0
votes

I try to mount an Azure Data Lake Storage Gen2 account using a service principal and OAuth 2.0 as explained here:

configs = {
  "fs.azure.account.auth.type": "OAuth",
  "fs.azure.account.oauth.provider.type": "org.apache.hadoop.fs.azurebfs.oauth2.ClientCredsTokenProvider",
  "fs.azure.account.oauth2.client.id": "<application-id>",
  "fs.azure.account.oauth2.client.secret": dbutils.secrets.get(scope = "<scope-name>", key = "<key-name-for-service-credential>"),
  "fs.azure.account.oauth2.client.endpoint": "https://login.microsoftonline.com/<directory-id>/oauth2/token"}

dbutils.fs.mount(
  source = "abfss://<file-system-name>@<storage-account-name>.dfs.core.windows.net/",
  mount_point = "/mnt/<mount-name>",
  extra_configs = configs
)

The service principal that I use has the Storage Blob Data Contributor role at the storage account level and has also rwx access at the container level.

Anyway, I get this error:

ExecutionError: An error occurred while calling o242.mount.
: HEAD https://<storage-account-name>.dfs.core.windows.net/<file-system-name>?resource=filesystem&timeout=90
StatusCode=403
StatusDescription=This request is not authorized to perform this operation.
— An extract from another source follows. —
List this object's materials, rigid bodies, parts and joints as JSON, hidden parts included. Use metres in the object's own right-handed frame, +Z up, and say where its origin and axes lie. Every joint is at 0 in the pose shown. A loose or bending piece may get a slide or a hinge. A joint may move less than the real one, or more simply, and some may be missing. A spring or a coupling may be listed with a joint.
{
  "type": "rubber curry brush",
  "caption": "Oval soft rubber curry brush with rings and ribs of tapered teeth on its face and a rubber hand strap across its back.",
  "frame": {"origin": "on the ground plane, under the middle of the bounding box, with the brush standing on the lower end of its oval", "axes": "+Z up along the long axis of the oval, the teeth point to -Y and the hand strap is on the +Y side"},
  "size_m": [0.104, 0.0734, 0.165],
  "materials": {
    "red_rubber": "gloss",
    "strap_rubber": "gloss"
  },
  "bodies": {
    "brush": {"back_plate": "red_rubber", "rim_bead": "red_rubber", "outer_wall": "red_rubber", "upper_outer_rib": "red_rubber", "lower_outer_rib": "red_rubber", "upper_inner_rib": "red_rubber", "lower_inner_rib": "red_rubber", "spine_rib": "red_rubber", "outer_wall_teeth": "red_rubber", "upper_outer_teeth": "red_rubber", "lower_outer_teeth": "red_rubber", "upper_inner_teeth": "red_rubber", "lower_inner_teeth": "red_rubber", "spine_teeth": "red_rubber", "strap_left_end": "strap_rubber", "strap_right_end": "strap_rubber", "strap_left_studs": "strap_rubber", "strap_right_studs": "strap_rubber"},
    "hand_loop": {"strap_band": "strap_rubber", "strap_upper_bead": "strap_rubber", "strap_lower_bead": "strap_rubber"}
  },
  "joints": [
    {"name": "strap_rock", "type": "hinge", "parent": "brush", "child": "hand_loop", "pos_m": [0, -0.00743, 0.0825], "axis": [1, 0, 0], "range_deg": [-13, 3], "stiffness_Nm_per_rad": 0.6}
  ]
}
I even tried to access it directly using the storage account access key as described here but without success:

spark.conf.set(
  "fs.azure.account.key.<storage-account-name>.dfs.core.windows.net",
  dbutils.secrets.get(scope = "<scope-name>", key = "<key-name-for-service-credential>")
)
dbutils.fs.ls("abfss://<file-system-name>@<storage-account-name>.dfs.core.windows.net/<directory-name>")
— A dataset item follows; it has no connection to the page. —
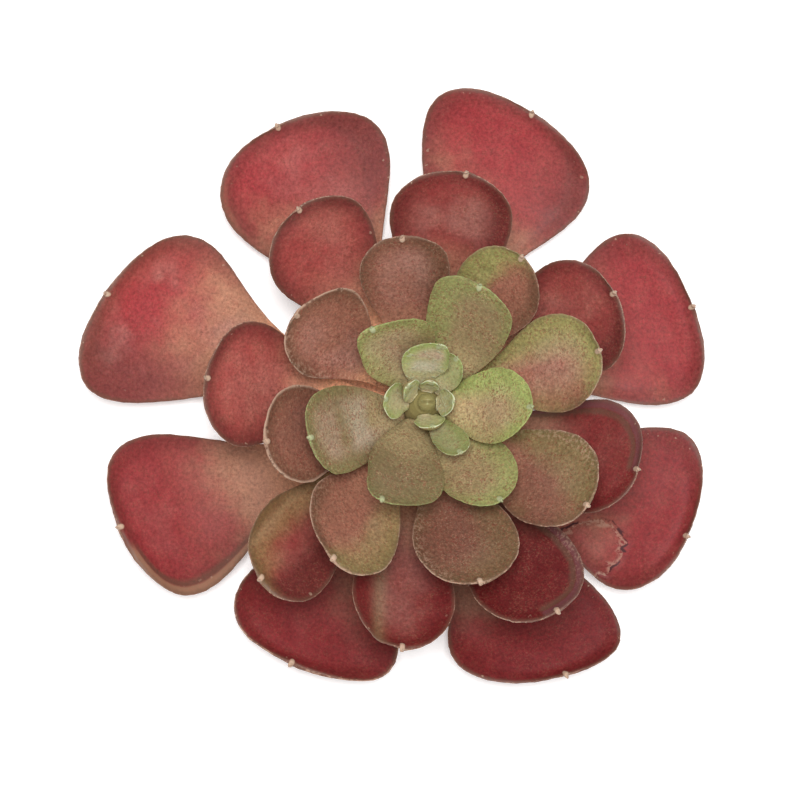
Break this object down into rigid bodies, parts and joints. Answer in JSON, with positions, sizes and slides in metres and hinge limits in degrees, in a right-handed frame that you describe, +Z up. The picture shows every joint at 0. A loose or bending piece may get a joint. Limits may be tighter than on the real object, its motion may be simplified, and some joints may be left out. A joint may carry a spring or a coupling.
{
  "type": "lipstick echeveria",
  "caption": "Cut succulent rosette of spoon-shaped, red-tipped leaves in rising whorls on a short stem stub; rests on its cut end.",
  "frame": {"origin": "centre of the stem's cut face, on the surface that the rosette rests on", "axes": "+Z up out of the rosette along the stem, +X to the right and +Y to the top of the picture"},
  "size_m": [0.1732, 0.1639, 0.0556],
  "materials": {
    "leaf_outer": "satin crimson leaf skin",
    "leaf_second": "satin red-brown leaf skin",
    "leaf_third": "satin brown-olive leaf skin",
    "leaf_fourth": "satin olive-green leaf skin",
    "leaf_heart": "satin pale green leaf skin",
    "stem_skin": "matt green-brown stem skin",
    "bud_skin": "satin green bud skin"
  },
  "bodies": {
    "root": {"leaf_outer_1": "leaf_outer", "leaf_outer_2": "leaf_outer", "leaf_outer_3": "leaf_outer", "leaf_outer_4": "leaf_outer", "leaf_outer_5": "leaf_outer", "leaf_outer_6": "leaf_outer", "leaf_outer_7": "leaf_outer", "leaf_outer_8": "leaf_outer", "leaf_second_1": "leaf_second", "leaf_second_2": "leaf_second", "leaf_second_3": "leaf_second", "leaf_second_4": "leaf_second", "leaf_second_5": "leaf_second", "leaf_second_6": "leaf_second", "leaf_second_7": "leaf_second", "leaf_second_8": "leaf_second", "leaf_third_1": "leaf_third", "leaf_third_2": "leaf_third", "leaf_third_3": "leaf_third", "leaf_third_4": "leaf_third", "leaf_third_5": "leaf_third", "leaf_third_6": "leaf_third", "leaf_third_7": "leaf_third", "leaf_third_8": "leaf_third", "leaf_fourth_1": "leaf_fourth", "leaf_fourth_2": "leaf_fourth", "leaf_fourth_3": "leaf_fourth", "leaf_fourth_4": "leaf_fourth", "leaf_fourth_5": "leaf_fourth", "leaf_fourth_6": "leaf_fourth", "leaf_heart_1": "leaf_heart", "leaf_heart_2": "leaf_heart", "leaf_heart_3": "leaf_heart", "leaf_heart_4": "leaf_heart", "leaf_heart_5": "leaf_heart", "leaf_heart_6": "leaf_heart", "leaf_heart_7": "leaf_heart", "leaf_heart_8": "leaf_heart", "stem": "stem_skin", "bud": "bud_skin"}
  },
  "joints": []
}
The thing is that with the Azure CLI I have no problem interacting with this storage account:

az login --service-principal --username <application-id> --tenant <directory-id>
az storage container list --account-name <storage-account-name> --auth-mode login

Also, no problem using the REST API on my machine but I get a AuthorizationFailure once on the cluster:

from getpass import getpass

import requests

from msal import ConfidentialClientApplication

client_id = "<application-id>"
client_password = getpass()

authority = "https://login.microsoftonline.com/<directory-id>"
scope = ["https://storage.azure.com/.default"]

app = ConfidentialClientApplication(
    client_id, authority=authority, client_credential=client_password
)

tokens = app.acquire_token_for_client(scopes=scope)
headers = {
    "Authorization": "Bearer " + tokens["access_token"],
    "x-ms-version": "2019-07-07" # THIS IS REQUIRED OTHERWISE I GET A 400 RESPONSE
}


endpoint = (
    "https://<account-name>.dfs.core.windows.net/<filesystem>//?action=getAccessControl"
)
response = requests.head(endpoint, headers=headers)

print(response.headers)

The firewall is set to only allow trusted Microsoft services to access the storage account.

Did I entered a black hole or is anybody experiencing the same issue with Databricks ? Is it caused by the ABFS driver ?

1
Please do checkout the answer on MSDN thread: social.msdn.microsoft.com/Forums/en-US/…CHEEKATLAPRADEEP-MSFT
@CHEEKATLAPRADEEP-MSFT Am I missing something from the thread because I already did what's in it ?flappy
Databricks is not (yet) a Trusted Microsoft Services. You may try to add Databricks to the IAM ? Or maybe create a vnet that would include databricks and provide you with an IP that you could whitelist ? Have a look here : databricks.com/blog/2020/02/28/…Axel R.

1 Answers

0
votes

Indeed, the problem was due to the firewall settings. Thank you Axel R!

I was misled by the fact that I also have a ADLS Gen 1 with the same firewall settings and had no problem.

BUT, the devil is in the details. The Gen 1 firewall exceptions allow all Azure services to access the resource. The Gen 2, meanwhile, only allows trusted Azure services.

I hope this can help someone.